§ RECORD EXCERPTS:
++++
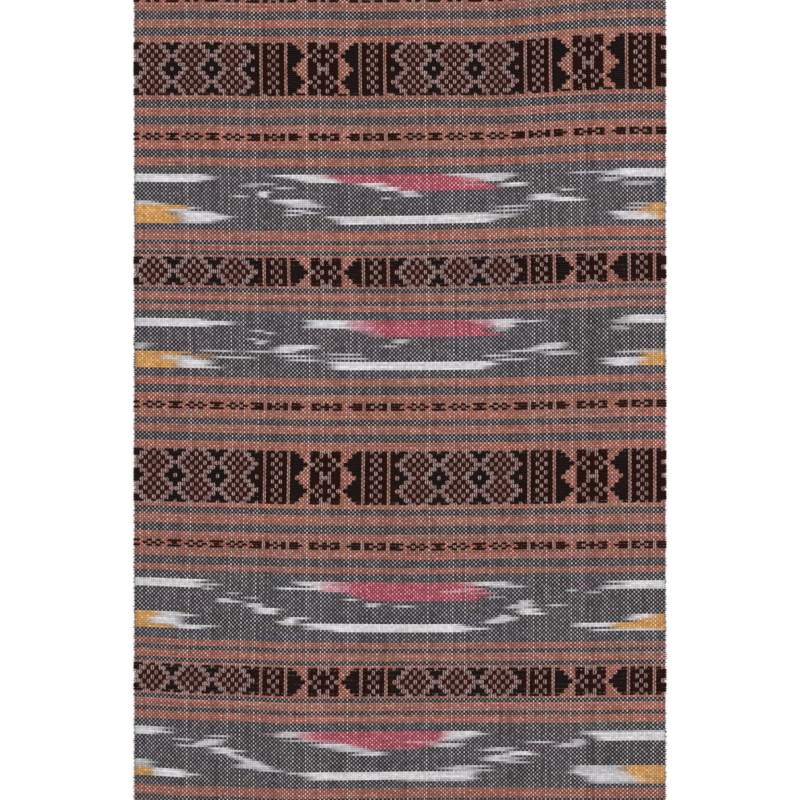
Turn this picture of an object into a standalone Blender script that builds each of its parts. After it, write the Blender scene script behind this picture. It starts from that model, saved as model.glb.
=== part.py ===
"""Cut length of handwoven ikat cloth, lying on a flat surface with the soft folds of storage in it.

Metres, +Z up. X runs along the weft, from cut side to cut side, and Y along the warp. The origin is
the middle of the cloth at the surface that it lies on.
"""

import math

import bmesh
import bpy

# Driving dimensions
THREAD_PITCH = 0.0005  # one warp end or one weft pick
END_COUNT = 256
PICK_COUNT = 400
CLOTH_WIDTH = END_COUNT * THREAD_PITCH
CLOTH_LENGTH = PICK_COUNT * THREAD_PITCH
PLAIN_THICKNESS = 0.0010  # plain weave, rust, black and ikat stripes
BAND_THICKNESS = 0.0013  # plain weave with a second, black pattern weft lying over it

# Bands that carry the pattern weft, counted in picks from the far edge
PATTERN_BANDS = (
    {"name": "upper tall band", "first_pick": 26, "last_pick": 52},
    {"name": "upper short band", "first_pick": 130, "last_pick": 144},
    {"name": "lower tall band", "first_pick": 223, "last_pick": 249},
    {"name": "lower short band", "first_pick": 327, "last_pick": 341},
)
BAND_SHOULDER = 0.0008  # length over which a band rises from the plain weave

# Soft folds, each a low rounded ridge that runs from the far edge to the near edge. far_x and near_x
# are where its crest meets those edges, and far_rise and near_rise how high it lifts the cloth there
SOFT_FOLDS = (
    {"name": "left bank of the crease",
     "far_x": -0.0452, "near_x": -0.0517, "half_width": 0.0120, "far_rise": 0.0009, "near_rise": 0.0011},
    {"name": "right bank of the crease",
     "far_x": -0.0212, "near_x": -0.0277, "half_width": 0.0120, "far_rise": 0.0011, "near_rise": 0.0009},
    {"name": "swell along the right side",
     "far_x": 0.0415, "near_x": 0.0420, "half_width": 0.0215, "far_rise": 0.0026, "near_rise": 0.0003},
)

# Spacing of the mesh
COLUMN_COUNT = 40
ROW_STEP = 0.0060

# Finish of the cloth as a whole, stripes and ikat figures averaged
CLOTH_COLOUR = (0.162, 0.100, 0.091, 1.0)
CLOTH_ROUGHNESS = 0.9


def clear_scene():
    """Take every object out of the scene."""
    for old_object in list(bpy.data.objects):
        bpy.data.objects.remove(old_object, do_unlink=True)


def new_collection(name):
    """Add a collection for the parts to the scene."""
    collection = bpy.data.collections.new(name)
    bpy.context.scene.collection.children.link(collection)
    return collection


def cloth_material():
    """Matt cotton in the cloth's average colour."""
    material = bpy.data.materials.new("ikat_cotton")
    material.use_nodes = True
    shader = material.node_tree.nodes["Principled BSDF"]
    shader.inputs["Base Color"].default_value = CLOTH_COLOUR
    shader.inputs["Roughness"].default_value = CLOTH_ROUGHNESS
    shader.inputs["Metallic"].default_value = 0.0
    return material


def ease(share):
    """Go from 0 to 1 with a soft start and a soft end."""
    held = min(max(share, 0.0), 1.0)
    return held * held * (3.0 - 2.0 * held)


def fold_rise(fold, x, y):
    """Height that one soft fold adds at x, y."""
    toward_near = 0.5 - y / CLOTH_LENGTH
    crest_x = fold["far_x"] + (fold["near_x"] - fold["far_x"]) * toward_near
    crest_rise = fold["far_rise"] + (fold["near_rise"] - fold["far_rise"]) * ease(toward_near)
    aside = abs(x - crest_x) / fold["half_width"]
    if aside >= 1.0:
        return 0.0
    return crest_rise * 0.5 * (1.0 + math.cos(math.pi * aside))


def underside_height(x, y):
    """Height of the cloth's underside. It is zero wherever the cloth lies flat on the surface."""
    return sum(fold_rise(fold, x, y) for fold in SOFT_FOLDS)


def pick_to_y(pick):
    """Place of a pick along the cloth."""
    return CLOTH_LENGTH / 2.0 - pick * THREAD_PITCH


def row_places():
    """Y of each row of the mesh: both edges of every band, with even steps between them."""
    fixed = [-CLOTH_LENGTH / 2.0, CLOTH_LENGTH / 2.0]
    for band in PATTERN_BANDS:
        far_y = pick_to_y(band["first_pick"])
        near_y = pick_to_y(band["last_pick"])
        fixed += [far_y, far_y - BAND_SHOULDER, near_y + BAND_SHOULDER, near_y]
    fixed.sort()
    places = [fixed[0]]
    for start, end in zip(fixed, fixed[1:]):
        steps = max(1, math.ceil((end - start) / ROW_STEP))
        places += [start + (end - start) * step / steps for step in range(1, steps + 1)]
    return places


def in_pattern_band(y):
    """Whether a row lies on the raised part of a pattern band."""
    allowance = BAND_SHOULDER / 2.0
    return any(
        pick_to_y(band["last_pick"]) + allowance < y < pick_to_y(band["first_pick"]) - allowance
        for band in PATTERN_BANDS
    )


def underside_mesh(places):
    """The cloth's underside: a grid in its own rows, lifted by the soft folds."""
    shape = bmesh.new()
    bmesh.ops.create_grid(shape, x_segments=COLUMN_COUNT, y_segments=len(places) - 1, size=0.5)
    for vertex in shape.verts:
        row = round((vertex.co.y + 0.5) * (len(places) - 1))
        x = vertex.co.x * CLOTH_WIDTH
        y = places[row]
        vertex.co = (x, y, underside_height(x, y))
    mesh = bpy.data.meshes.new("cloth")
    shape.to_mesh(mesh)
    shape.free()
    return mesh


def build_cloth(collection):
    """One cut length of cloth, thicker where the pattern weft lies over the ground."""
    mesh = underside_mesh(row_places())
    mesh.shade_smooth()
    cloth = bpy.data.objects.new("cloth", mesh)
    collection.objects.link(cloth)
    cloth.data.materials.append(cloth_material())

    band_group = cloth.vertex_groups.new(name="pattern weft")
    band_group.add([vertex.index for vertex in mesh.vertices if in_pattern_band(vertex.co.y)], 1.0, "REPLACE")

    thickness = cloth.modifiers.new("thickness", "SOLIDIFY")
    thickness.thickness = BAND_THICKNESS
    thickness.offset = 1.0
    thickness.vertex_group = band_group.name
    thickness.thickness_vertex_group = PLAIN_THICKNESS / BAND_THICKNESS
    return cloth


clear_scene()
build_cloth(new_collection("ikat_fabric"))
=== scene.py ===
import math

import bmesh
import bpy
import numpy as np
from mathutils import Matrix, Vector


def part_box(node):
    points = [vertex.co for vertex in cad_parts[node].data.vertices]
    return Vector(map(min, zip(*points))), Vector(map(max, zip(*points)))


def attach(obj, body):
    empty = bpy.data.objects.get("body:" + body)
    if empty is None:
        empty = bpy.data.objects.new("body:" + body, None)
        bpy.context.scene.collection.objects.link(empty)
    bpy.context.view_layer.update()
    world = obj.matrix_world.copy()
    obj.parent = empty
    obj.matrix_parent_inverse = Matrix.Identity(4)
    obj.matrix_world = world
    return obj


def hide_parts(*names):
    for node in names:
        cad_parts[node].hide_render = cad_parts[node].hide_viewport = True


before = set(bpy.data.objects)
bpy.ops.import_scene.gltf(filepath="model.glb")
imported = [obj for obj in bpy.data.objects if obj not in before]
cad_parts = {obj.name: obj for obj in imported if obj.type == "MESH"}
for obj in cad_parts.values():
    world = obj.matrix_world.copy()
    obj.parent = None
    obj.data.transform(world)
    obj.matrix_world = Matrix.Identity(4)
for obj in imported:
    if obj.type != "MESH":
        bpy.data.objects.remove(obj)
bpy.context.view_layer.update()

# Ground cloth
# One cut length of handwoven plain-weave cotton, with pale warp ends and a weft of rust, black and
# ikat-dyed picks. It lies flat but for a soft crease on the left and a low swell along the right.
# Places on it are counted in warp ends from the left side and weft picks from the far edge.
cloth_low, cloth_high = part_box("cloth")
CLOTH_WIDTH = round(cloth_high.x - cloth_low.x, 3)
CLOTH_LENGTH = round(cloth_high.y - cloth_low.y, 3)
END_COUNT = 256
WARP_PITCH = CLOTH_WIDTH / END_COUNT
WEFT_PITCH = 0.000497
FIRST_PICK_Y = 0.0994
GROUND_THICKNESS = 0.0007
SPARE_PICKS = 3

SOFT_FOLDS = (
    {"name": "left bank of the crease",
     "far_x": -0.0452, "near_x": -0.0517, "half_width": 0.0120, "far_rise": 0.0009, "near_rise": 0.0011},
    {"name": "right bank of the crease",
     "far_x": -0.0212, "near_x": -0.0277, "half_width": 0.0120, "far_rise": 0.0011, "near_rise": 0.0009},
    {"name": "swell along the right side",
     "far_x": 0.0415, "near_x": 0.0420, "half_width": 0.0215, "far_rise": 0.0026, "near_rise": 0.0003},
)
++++
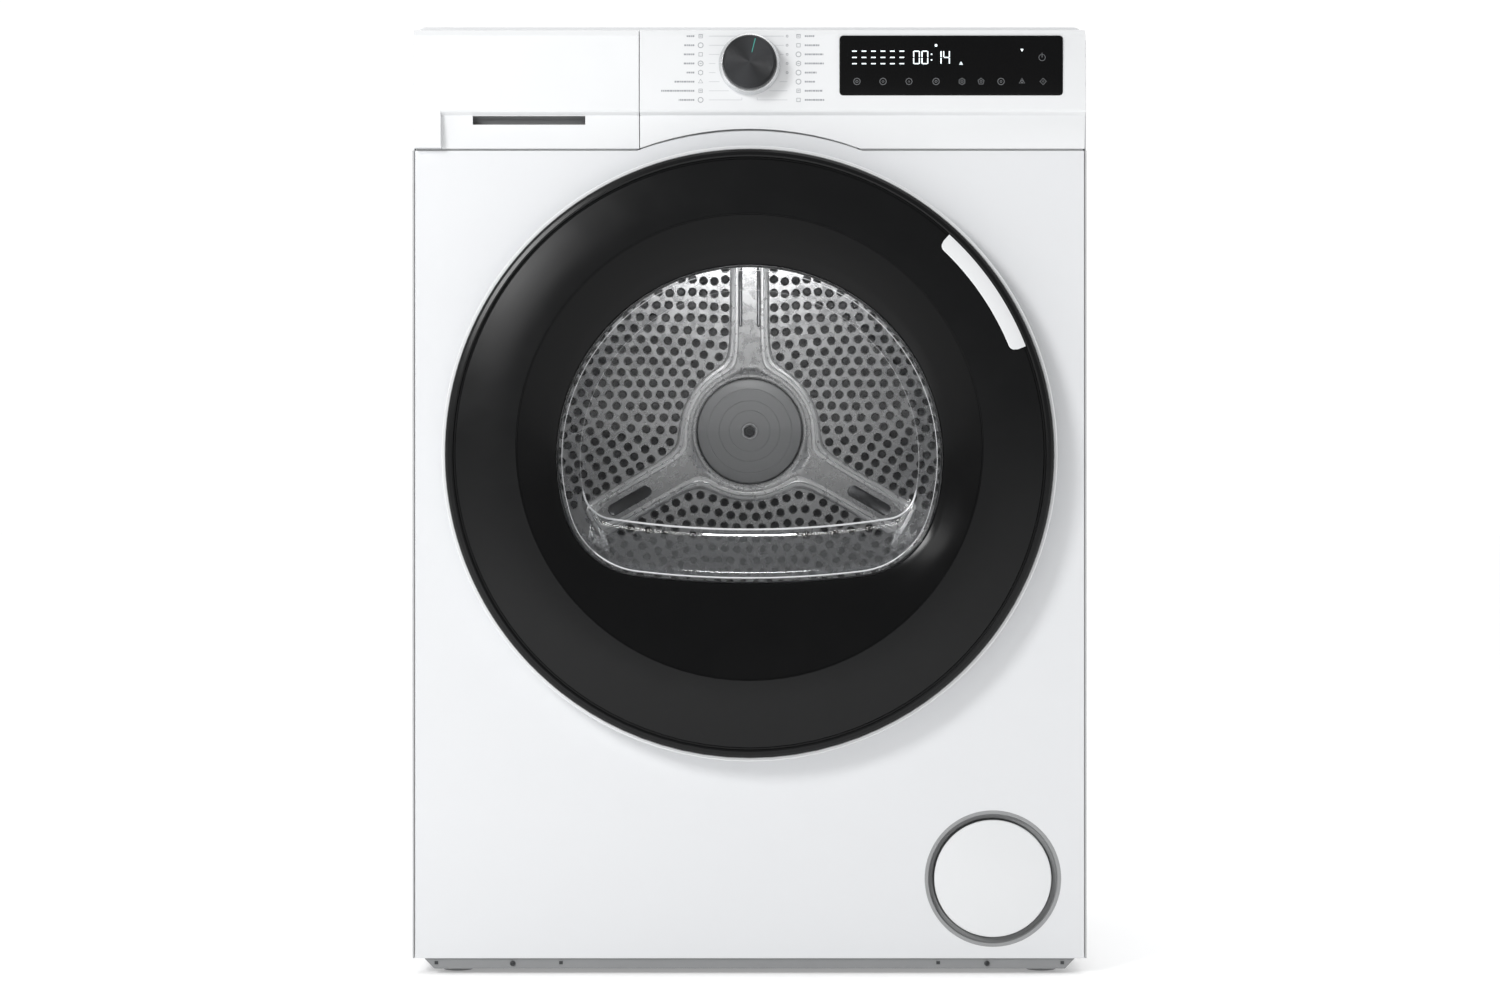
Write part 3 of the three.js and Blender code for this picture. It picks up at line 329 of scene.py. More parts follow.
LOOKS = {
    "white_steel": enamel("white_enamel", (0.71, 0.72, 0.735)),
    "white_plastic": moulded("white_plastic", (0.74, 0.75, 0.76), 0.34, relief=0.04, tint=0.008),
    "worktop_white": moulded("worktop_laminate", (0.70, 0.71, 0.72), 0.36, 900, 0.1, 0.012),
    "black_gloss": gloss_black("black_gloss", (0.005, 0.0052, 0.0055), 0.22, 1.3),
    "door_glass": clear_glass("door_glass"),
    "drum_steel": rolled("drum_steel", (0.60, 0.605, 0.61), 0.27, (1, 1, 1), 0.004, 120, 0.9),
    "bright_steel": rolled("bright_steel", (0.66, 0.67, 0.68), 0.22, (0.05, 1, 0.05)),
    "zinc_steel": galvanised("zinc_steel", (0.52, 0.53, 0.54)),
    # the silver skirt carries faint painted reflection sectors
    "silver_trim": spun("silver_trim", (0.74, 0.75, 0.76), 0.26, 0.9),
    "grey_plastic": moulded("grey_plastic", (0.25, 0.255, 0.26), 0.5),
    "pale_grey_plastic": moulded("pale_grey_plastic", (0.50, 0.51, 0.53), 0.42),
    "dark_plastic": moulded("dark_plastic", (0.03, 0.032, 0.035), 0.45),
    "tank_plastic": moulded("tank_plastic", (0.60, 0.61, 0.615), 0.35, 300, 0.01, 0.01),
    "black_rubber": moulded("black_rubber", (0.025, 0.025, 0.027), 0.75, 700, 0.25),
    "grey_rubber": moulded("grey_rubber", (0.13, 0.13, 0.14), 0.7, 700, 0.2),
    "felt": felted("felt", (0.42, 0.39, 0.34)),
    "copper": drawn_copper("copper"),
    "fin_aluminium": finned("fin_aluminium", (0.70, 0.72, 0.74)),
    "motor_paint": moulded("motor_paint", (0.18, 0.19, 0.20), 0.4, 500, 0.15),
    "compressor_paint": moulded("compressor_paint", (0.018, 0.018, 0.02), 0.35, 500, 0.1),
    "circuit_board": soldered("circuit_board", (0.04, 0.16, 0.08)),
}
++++
§ EXERCISE OBJECTIVE:
Taking the records above, retype every line from the one with "x = vertex.co.x * CLOTH_WIDTH" down to the one with "obj.matrix_world = Matrix.Identity(4)", exactly and with nothing else.

§ EXERCISE ANSWER:
        x = vertex.co.x * CLOTH_WIDTH
        y = places[row]
        vertex.co = (x, y, underside_height(x, y))
    mesh = bpy.data.meshes.new("cloth")
    shape.to_mesh(mesh)
    shape.free()
    return mesh


def build_cloth(collection):
    """One cut length of cloth, thicker where the pattern weft lies over the ground."""
    mesh = underside_mesh(row_places())
    mesh.shade_smooth()
    cloth = bpy.data.objects.new("cloth", mesh)
    collection.objects.link(cloth)
    cloth.data.materials.append(cloth_material())

    band_group = cloth.vertex_groups.new(name="pattern weft")
    band_group.add([vertex.index for vertex in mesh.vertices if in_pattern_band(vertex.co.y)], 1.0, "REPLACE")

    thickness = cloth.modifiers.new("thickness", "SOLIDIFY")
    thickness.thickness = BAND_THICKNESS
    thickness.offset = 1.0
    thickness.vertex_group = band_group.name
    thickness.thickness_vertex_group = PLAIN_THICKNESS / BAND_THICKNESS
    return cloth


clear_scene()
build_cloth(new_collection("ikat_fabric"))
=== scene.py ===
import math

import bmesh
import bpy
import numpy as np
from mathutils import Matrix, Vector


def part_box(node):
    points = [vertex.co for vertex in cad_parts[node].data.vertices]
    return Vector(map(min, zip(*points))), Vector(map(max, zip(*points)))


def attach(obj, body):
    empty = bpy.data.objects.get("body:" + body)
    if empty is None:
        empty = bpy.data.objects.new("body:" + body, None)
        bpy.context.scene.collection.objects.link(empty)
    bpy.context.view_layer.update()
    world = obj.matrix_world.copy()
    obj.parent = empty
    obj.matrix_parent_inverse = Matrix.Identity(4)
    obj.matrix_world = world
    return obj


def hide_parts(*names):
    for node in names:
        cad_parts[node].hide_render = cad_parts[node].hide_viewport = True


before = set(bpy.data.objects)
bpy.ops.import_scene.gltf(filepath="model.glb")
imported = [obj for obj in bpy.data.objects if obj not in before]
cad_parts = {obj.name: obj for obj in imported if obj.type == "MESH"}
for obj in cad_parts.values():
    world = obj.matrix_world.copy()
    obj.parent = None
    obj.data.transform(world)
    obj.matrix_world = Matrix.Identity(4)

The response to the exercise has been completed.